Character LEDs, Sliders, and Individual Output Jacks

These controls correspond to the Vocoder module’s individual filter bands. The individual Character LEDs display the activity of each filter band’s envelope follower voltage output. This can be seen by making low-to-high pitched noises with a microphone (make S noises for the highest bands). In use, these give a good general idea of frequency spectrum activity.

The Character sliders control the volume of each of the carrier side VCA’s, and effectively act as a graphic EQ of sorts. Unlike most other vocoders, bands can be turned down to zero, effectively turning them off completely for unique effects. The Character individual out jacks correspond to each individual carrier VCA’s output; note that individual out volumes are affected by the sliders. Separately routing specific bands or groups of bands within Voltage allows all kinds of interesting noises.

Bandwidth

Sets the width or “Q” of all bandpass filters. Narrow bandwidths let less audio through, whereas wider bandwidths let more audio through for a denser sound. A good analogy would be to imagine water running through a comb with wider or narrower tooth spacing.

Decay

This sets how quickly the carriers signal envelope followers recover to zero amplitude.

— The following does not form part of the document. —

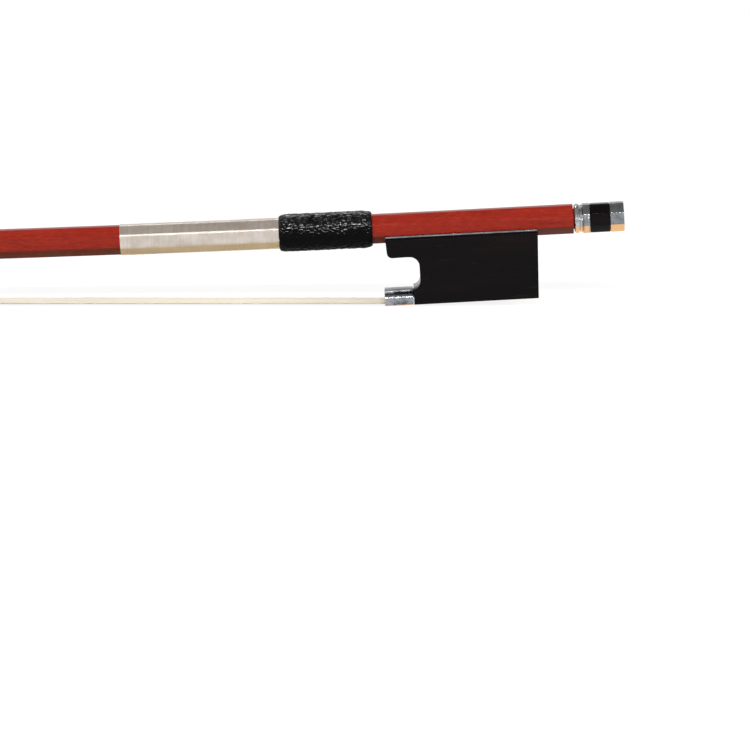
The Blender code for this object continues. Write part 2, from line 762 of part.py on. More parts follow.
# Grip
def silver_winding():
    """Fine wire wound close on the octagon: a thin sleeve whose surface is one helical ridge."""
    inner = RUNNING_FIT / 2
    valley = WINDING_THICKNESS - WINDING_RIDGE
    band = 0.0004
    pitch = (WINDING_LENGTH - 2 * band) / (WINDING_TURNS + 1)
    start = WINDING_FROM + band
    work = bmesh.new()

    def corner(distance, k, lift):
        y, z = octagon(stick_width(distance) + 2 * lift)[k % 8]
        return work.verts.new(around_stick(distance, [(y, z)])[0])

    def ring(distance, lift):
        return [corner(distance, k, lift) for k in range(8)]

    lows, highs = [], []
    total = 8 * WINDING_TURNS
    for k in range(total + 9):
        nudge = 0.00002 if k in (0, total + 8) else 0
        lows.append(corner(start + pitch * k / 8, k, valley + nudge))
    for k in range(total + 1):
        highs.append(corner(start + pitch * (k / 8 + 0.5), k, WINDING_THICKNESS))
    for k in range(total):
        work.faces.new((lows[k], lows[k + 1], highs[k + 1], highs[k]))
        work.faces.new((highs[k], highs[k + 1], lows[k + 9], lows[k + 8]))
    work.faces.new((lows[0], highs[0], lows[8]))
    work.faces.new((lows[total], lows[total + 8], highs[total]))
    first, last = ring(WINDING_FROM, valley), ring(WINDING_FROM + WINDING_LENGTH, valley)
    for k in range(7):
        work.faces.new((first[k], first[k + 1], lows[k + 1], lows[k]))
        work.faces.new((last[k + 1], last[k + 2 - 8 * (k == 6)], lows[total + k + 2], lows[total + k + 1]))
    work.faces.new((first[7], first[0], lows[0], lows[8], lows[7]))
    work.faces.new((last[0], last[1], lows[total + 1], lows[total], lows[total + 8]))
    inside = [ring(WINDING_FROM, inner), ring(WINDING_FROM + WINDING_LENGTH, inner)]
    for k in range(8):
        j = (k + 1) % 8
        work.faces.new((inside[0][k], inside[0][j], inside[1][j], inside[1][k]))
        work.faces.new((first[k], first[j], inside[0][j], inside[0][k]))
        work.faces.new((last[k], last[j], inside[1][j], inside[1][k]))
    return add("silver_winding", mesh_of("silver_winding", work), SILVER)


def ray_outline(width, roundness, sides=24):
    """Points (y, z) between an octagon (0) and its inscribed circle's size made round (1)."""
    points = []
    for i in range(sides):
        angle = math.tau * (i + 0.5) / sides
        facet = (angle + math.pi / 8) % (math.pi / 4) - math.pi / 8
        radius = width / 2 * (roundness + (1 - roundness) / math.cos(facet))
        points.append((radius * math.cos(angle), radius * math.sin(angle)))
    return points


def thumb_leather():
    """The leather grip: octagonal where it lies on the stick, nearly round outside, drawn in at its ends."""
    rounding = ((0, 1.0), (0.02, 0.45), (0.06, 0.16), (0.12, 0.0), (0.5, 0.0), (0.88, 0.0),
                (0.94, 0.16), (0.98, 0.45), (1, 1.0))
    outer, inner = [], []
    for share, drawn in rounding:
        distance = LEATHER_FROM + LEATHER_LENGTH * share
        seat = stick_width(distance) + 2 * GLUE_LINE
        width = LEATHER_DIAMETER + (seat + 2 * LEATHER_END_THICKNESS - LEATHER_DIAMETER) * drawn
        outer.append(around_stick(distance, ray_outline(width, LEATHER_ROUNDNESS)))
        inner.append(around_stick(distance, ray_outline(seat, 0)))
    return add("thumb_leather", sleeve("thumb_leather", outer, inner, 40), LEATHER)


# Frog
def frog_side_outline():
    """The ebony seen from the side: rounded thumb piece, throat, and the step where the ferrule sits."""
    step = FERRULE_BACK + GLUE_LINE
    upper, lower, nose = 0.0030, 0.0026, 0.0016
    return (
        [(FROG_LENGTH, -FROG_TOP), (0.0, -FROG_TOP), (0.0003, -THUMB_DEPTH + nose)]
        + arc((0.0003 + nose, -THUMB_DEPTH + nose), nose, 200, 270, 4)
        + arc((THROAT_LENGTH - upper, -THUMB_DEPTH - upper), upper, 90, 0, 8)
        + arc((THROAT_LENGTH - lower, SHOULDER + lower), lower, 0, -66, 6)
        + [(step, SHOULDER), (step, -FROG_DEPTH), (heel_back(-FROG_DEPTH), -FROG_DEPTH)]
    )


def heel_back(height):
    """How far back the frog reaches at this height: its heel leans a little under the frog."""
    return FROG_LENGTH + HEEL_LEAN * height / FROG_DEPTH


def frog_section(bottom_width):
    """The ebony seen from the end: full near the stick, drawn in towards the slide."""
    top, bottom = FROG_TOP_WIDTH / 2, bottom_width / 2
    side = [
        (top - 0.0004, 0.0),
        (top - 0.0004, -FROG_TOP),
        (top, -FROG_TOP - 0.0005),
        (top - 0.04 * (top - bottom), -0.22 * FROG_DEPTH),
        (top - 0.50 * (top - bottom), -0.48 * FROG_DEPTH),
        (top - 0.88 * (top - bottom), -0.75 * FROG_DEPTH),
        (bottom, -0.975 * FROG_DEPTH),
        (bottom - 0.0004, -FROG_DEPTH),
    ]
    return side + [(-y, z) for y, z in reversed(side)]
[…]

Lower settings have a snappier, tighter sound (good when using drums or percussion as a modulator); higher settings are looser (a good choice when using vocals as a modulator).

(Not to toot our own horns too much, but Bandwidth and Decay are both parameters that you’d never see on an analog hardware vocoder, as they would be difficult to implement in analog electronics - these features are comparatively easy in computer world.)

Sibilance

This adds highpassed white noise into the final signal when S sounds are detected. This helps speech intelligibility, because vocoders aren’t inherently good at detecting S sounds, and many carrier sources don’t have much energy in the S sound spectrum.

Master Out

This is the mix of all the of the bands, with a volume knob and out jack.